Путеводитель по поэме Н.В. Гоголя «Мертвые души» - [6]
Оказывается, не все так просто в этом затерянном в глубине России городке. Его бытовой абсурд, незаметную для жителей алогичность последовательно высвечивает авторский взгляд. В гостинице, похожей на множество других, проезжающий получает «покойную комнату с тараканами, выглядывающими, как чернослив, из всех углов»; в соседнем помещении «устроивается сосед, молчаливый и спокойный человек, но чрезвычайно любопытный, интересующийся знать о всех подробностях проезжающего» (VI, 8).
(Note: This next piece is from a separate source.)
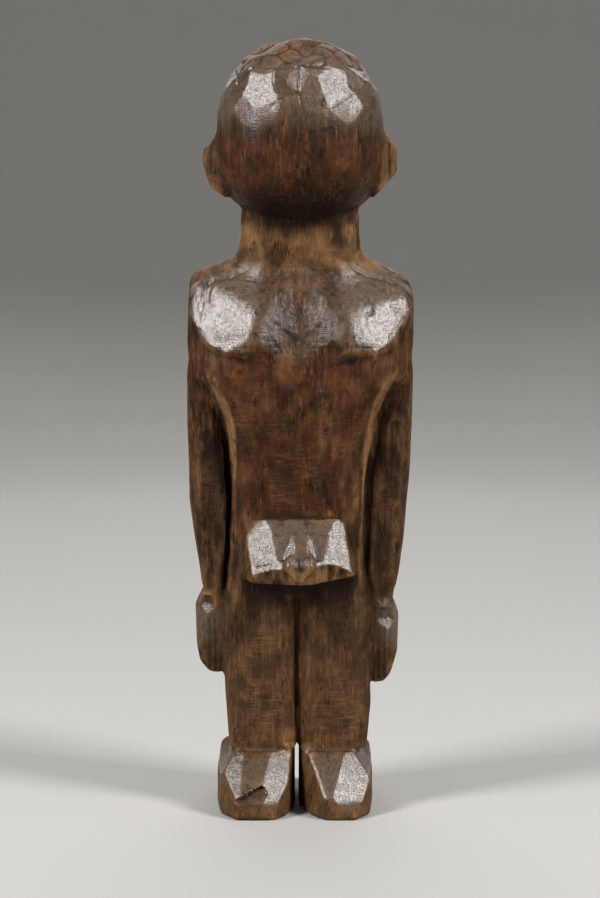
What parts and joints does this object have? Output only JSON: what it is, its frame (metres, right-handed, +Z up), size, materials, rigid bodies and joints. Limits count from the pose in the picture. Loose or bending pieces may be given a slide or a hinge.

Эта открывающаяся за обыденными предметами странность постепенно и неуклонно нарастает. Фантастического, которое так знакомо нам по гоголевским повестям, мы здесь не встретим, но за тем нарушением меры, которое фиксирует автор, скрывается то ли нечто комическое, нелепое, то ли необъяснимое. На одной из традиционных для гостиницы картин «изображена была нимфа с такими огромными грудями, каких читатель, верно, никогда не видывал» (VI, 9). Что стало причиной подобного изображения: неумение художника или озорство творца? — трудно сказать. Да и сам создатель «Мертвых душ» предстает то писателем-натуралистом, описывающим лишь видимое, то эпическим творцом, напоминающим нам создателя классических эпопей — Гомера: он прибегает к сравнениям, которые уводят читателя от основной сюжетной линии, зато попутно охватывают явления как будто случайные, ненужные, но, как знает автор, связанные со многими другими, составляющими разноликую панораму жизни. «Черные фраки мелькали и носились врознь и кучами там и там, как носятся мухи на белом сияющем рафинаде в пору жаркого июльского лета, когда старая клюшница рубит и делит его на сверкающие обломки перед открытым окном; дети все глядят, собравшись вокруг, следя любопытно за движениями жестких рук ее, подымающих молот, а воздушные эскадроны мух, поднятые легким воздухом, влетают смело, как полные хозяева, и, пользуясь подслеповатостию старухи и солнцем, беспокоящим глаза ее, обсыпают лакомые куски, где вразбитную, где густыми кучами» (VI, 14). Картина жаркого июльского лета возникла на мгновение, привлекла своей яркостью и исчезла. И читатель уже знает, что границами безымянного города и губернии не исчерпывается художественное пространство «Мертвых душ». Воображение или память могут вызвать и другие картины, другие эпизоды, из которых складывается разноликая жизнь. Не становясь предметом изображения, она напоминает о себе, создавая ощущение неисчерпанности жизненного бытия, несводимости его к конкретным бытовым или социальным проявлениям.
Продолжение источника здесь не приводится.